According to Malachy/NO...This one says there will be 112 Popes and then The Holy See (Catholic Church) will end. It reads like it's talking about Rome and the Catholic Church and not the rest of us, primarily because the rest of us didn't exist. In 1590 there wasn't much to the world at that time.

In fact, the world  was flat according to most...is still flat according to Sherri Shepard, despite the wayward Chris Columbus and the other ancient explorers.

My point is that according to St Malachy, the world is presently seeing it's 111th Pope, Benedict who will reign through the ultimate persecution of the Holy Church.

Benedict will then be followed by the last Pope, referred to as Peter the Roman, who will nourish the sheep through many tribulations, and when he's done, the City of Seven Hills will be destroyed and the fearsome Judge will Judge his people. The End.

Hmmmm....Cincinnati is built on seven hills, just like Rome...Maybe I should just leave Ohio.

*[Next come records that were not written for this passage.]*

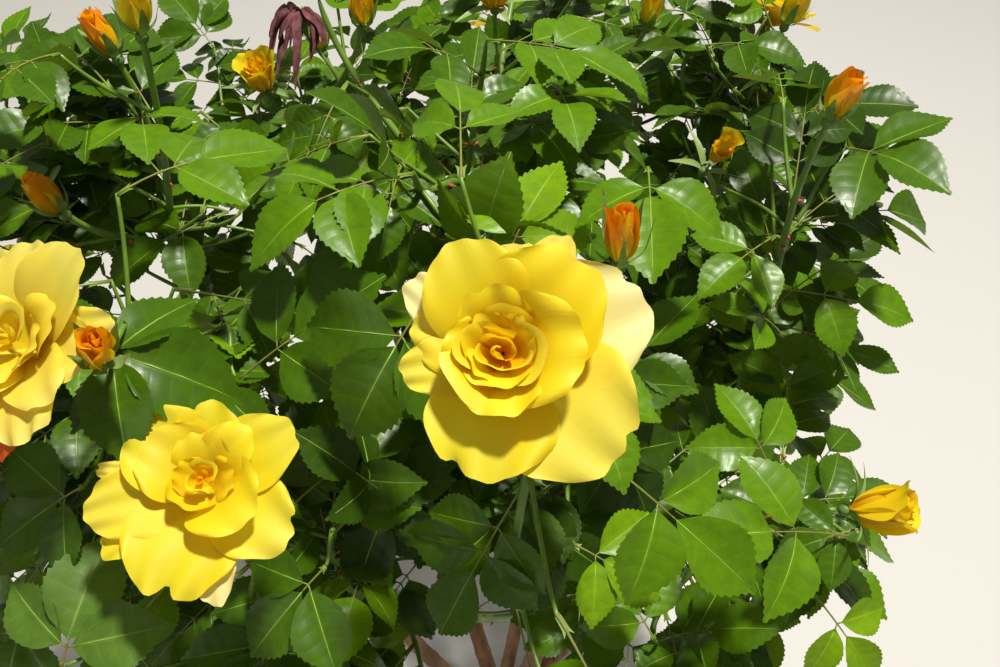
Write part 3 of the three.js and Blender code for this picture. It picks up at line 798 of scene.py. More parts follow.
# %% Prickles
prickles = Heap()
PRICKLE_LONG = 0.0062
PRICKLE_RADII = np.array([0.34, 0.2, 0.1, 0.02])  # from root to tip, as shares of its length


def add_prickles(run, thick, thin, every, size=1.0, first=0.05, last=0.9):
    """Hooked prickles round a limb, spaced unevenly between two shares of its run."""
    count = int(run.length * (last - first) / every)
    for i in range(count):
        share = lerp(first, last, (i + rng.uniform(0.1, 0.9)) / count)
        heading, point = run.heading(share), run.at(share)
        out = turned(across(UP + np.array([0.3, 0.1, 0]), heading), heading, rng.uniform(0, ANY_TURN))
        long = PRICKLE_LONG * size * rng.uniform(0.6, 1.15)
        root = point + out * lerp(thick, thin, share) * 0.8
        hook = [root + out * long * far - heading * long * down
                for far, down in [(0, 0), (0.5, 0), (0.85, 0.12), (1, 0.4)]]
        prickles.add(*tube(hook, PRICKLE_RADII * long, 5))


# %% Boughs
boughs = Heap()
BOUGH_RINGS, BOUGH_SIDES = 60, 12
for mass, run in bough_runs.items():
    shares = np.linspace(0, 1, BOUGH_RINGS)
    joints = swellings(BOUGH_RINGS, count=6, height=0.12, width=0.012)
    radii = lerp(BOUGH["thick"], BOUGH["thin"], shares) * joints
    radii = radii[:, None] * fissures(BOUGH_RINGS, BOUGH_SIDES, depth=0.04)
    boughs.add(*tube(run.points(shares), radii, BOUGH_SIDES))
    add_prickles(run, BOUGH["thick"], BOUGH["thin"], every=0.016)
boughs.make("green_boughs", "green_wood", [GREEN_WOOD], [f"bough_{name}" for name in MASSES])
for name, run in cane_runs.items():
    add_prickles(run, CANES[name]["thick"], CANES[name]["thin"], every=0.034, size=1.2, first=0.2)

# %% Stems and twigs
twigs = Heap()
SHOOT_RINGS, SHOOT_SIDES = 36, 8
SLENDER = dict(thick=0.92, thin=0.8)  # a shoot's radii, as shares of its solid's
# the short limbs that carry one leaf, or leaves between the leaves
LEAF_SPRIG = dict(thick=0.0016, thin=0.0011, rings=14, sides=6, joints=2)
SMALL_SPRIG = dict(thick=0.0018, thin=0.0011, rings=12, sides=5, joints=2)


def add_shoot(run, thick, thin, rings=SHOOT_RINGS, sides=SHOOT_SIDES, joints=5, end=1.0, slim_tip=0.0):
    """A green limb up to a share of its run, with low rings where leaves stand."""
    shares = np.linspace(0, 1, rings)
    radii = lerp(thick, thin, shares) * swellings(rings, joints, 0.16, 0.02) * (1 - slim_tip * shares**30)
    twigs.add(*tube(run.points(shares * end), radii, sides))


for shoot in shoots:
    shoot["thick"], shoot["thin"] = [shoot["size"][part] * SLENDER[part] for part in ("thick", "thin")]
    add_prickles(shoot["run"], shoot["thick"], shoot["thin"], every=0.022, size=0.8, first=0.04, last=0.75)

# %% [markdown]
# ## One leaflet
# A rose leaflet is an oval with a short point, saw teeth that lean forward, and side veins between which
# the blade is pleated. The pleats catch the light, so they are in the mesh: rows of corners stand high and
# low by turns, and the side veins run along the high rows. A few blades with other folds and arches are
# made once and used again.

# %% The blade's outline and pleats
BLADE_HALF_WIDTH = 0.315  # of its length
BLADE_SLANT = 0.3  # how far forward the side veins lean
# line: how far out from the rib, how far it slants, how much of the pleats it has
BLADE_LINES = dict(rib=(0.0, 0.0, 0.0), half=(0.5, 0.45, 0.006), edge=(1.0, 1.0, 0.003))


def blade_width(share):
    """Half the blade's width along its length, as a share of the widest."""
    return np.sin(np.pi * share**0.8) ** (0.66 + 0.62 * share)


def blade(fold, arch, wave, twist, phase, deep):
    """A leaflet one unit long, from its root along +Y and facing +Z: corners, triangles, rib and spots."""
    t = np.linspace(0, 1, BLADE_ROWS)
    slant = BLADE_SLANT * np.sqrt(t) * (1 - t)
    pleat = np.where(np.arange(BLADE_ROWS) % 2 == 0, -1, 1) * np.sin(np.pi * t) ** 0.5 * deep
    corners, faces, spots, rows = [], [], [], {}

    def bent(x, y, lift):
        """Folds the blade up from its rib, and arches and twists it along its length."""
        fold_here = fold * (1 - 0.4 * y)
        ripple = wave * np.sin(5.5 * y + phase + (x > 0) * 1.3) * (np.abs(x) / BLADE_HALF_WIDTH) ** 2
        z = np.abs(x) * fold_here - arch * y**2 + lift + ripple + twist * x * y
        return np.stack([x, y * (1 - 0.35 * arch), z], -1)

    def count():
        """How many corners the blade has so far."""
        return sum(len(part) for part in corners)

    for side, name in [(-1, "half"), (-1, "edge"), (0, "rib"), (1, "half"), (1, "edge")]:
        out, shift, lift = BLADE_LINES[name]
        y = np.minimum(t + slant * shift, 1)
        x = side * out * BLADE_HALF_WIDTH * blade_width(np.minimum(t + slant * shift * 0.3, 1))
        x[[0, -1]] = 0
        rows[side, name] = np.arange(BLADE_ROWS) + count()
        corners.append(bent(x, y, lift * pleat))
        spots.append(np.stack([0 * t + out, t], 1))
    for side in (-1, 1):
        edge = corners[list(rows).index((side, "edge"))]
        reach = 0.015 + 0.011 * np.sin(np.pi * t[:-1])
        tooth = lerp(edge[:-1], edge[1:], 0.7) + np.stack([side * reach, reach * 0.5, 0 * reach], 1)
        rib, half, rim = rows[0, "rib"], rows[side, "half"], rows[side, "edge"]
        tips = np.arange(BLADE_ROWS - 1) + count()
        corners.append(tooth)
        spots.append(np.stack([0 * tips + 1.0, t[:-1]], 1))
        made = [np.stack(three, 1) for three in [
            (rib[:-1], half[:-1], half[1:]), (rib[:-1], half[1:], rib[1:]), (half[:-1], rim[:-1], rim[1:]),
            (half[:-1], rim[1:], half[1:]), (rim[:-1], tips, rim[1:]),
        ]]
        faces += made if side > 0 else [face[:, ::-1] for face in made]
    corners, faces = np.concatenate(corners), np.concatenate(faces)
    sides = [corners[faces[:, (i + 1) % 3]] - corners[faces[:, i]] for i in range(3)]
    wide = np.linalg.norm(np.cross(sides[0], sides[1]), axis=1) > 1e-7
    rib_line = bent(0 * t[::3], t[::3], 0.002)
    return corners, faces[wide], rib_line, np.concatenate(spots)


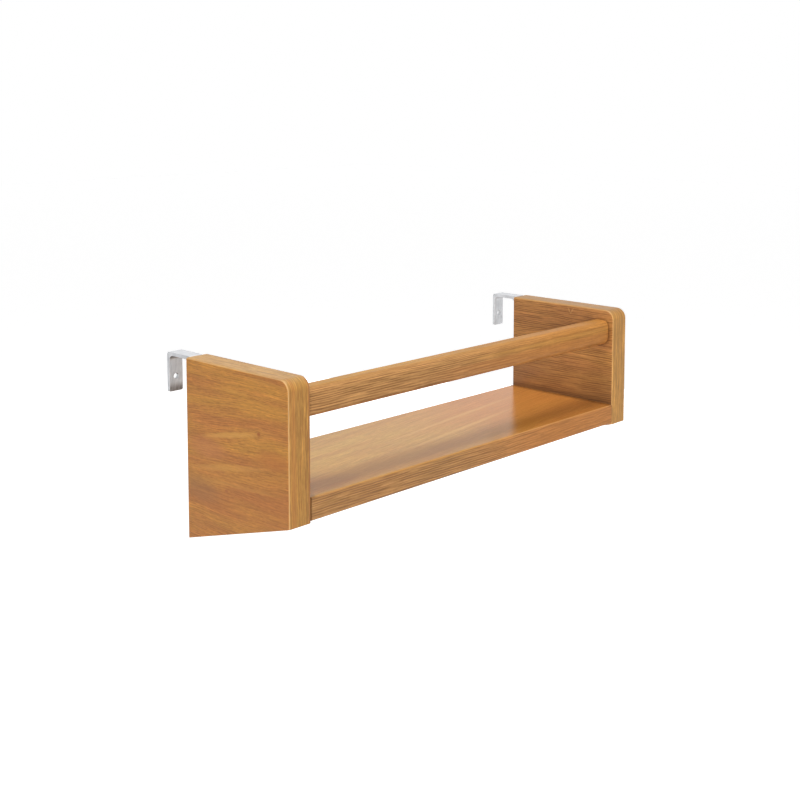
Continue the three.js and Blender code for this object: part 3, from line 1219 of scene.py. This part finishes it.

Maybe JC is coming back to earth to be Oprah's last interview. She's set her last show date as May 25th. Maybe that's what California preach is reading in the signs.... not the end of the world.

Maybe it's the end of  the Oprah show as we know it....Don't know.

So, who are you going to believe....The California billboard preacher or St Malachy/Nostradamous?

Me, I'm going to do what I always do on a Sunday, which is what the day after May 21st is...I'm going to watch CBS This Morning with Charles Osgood...do some exercise...some meditation....walk my dogs and maybe pick up a hoe to work my garden.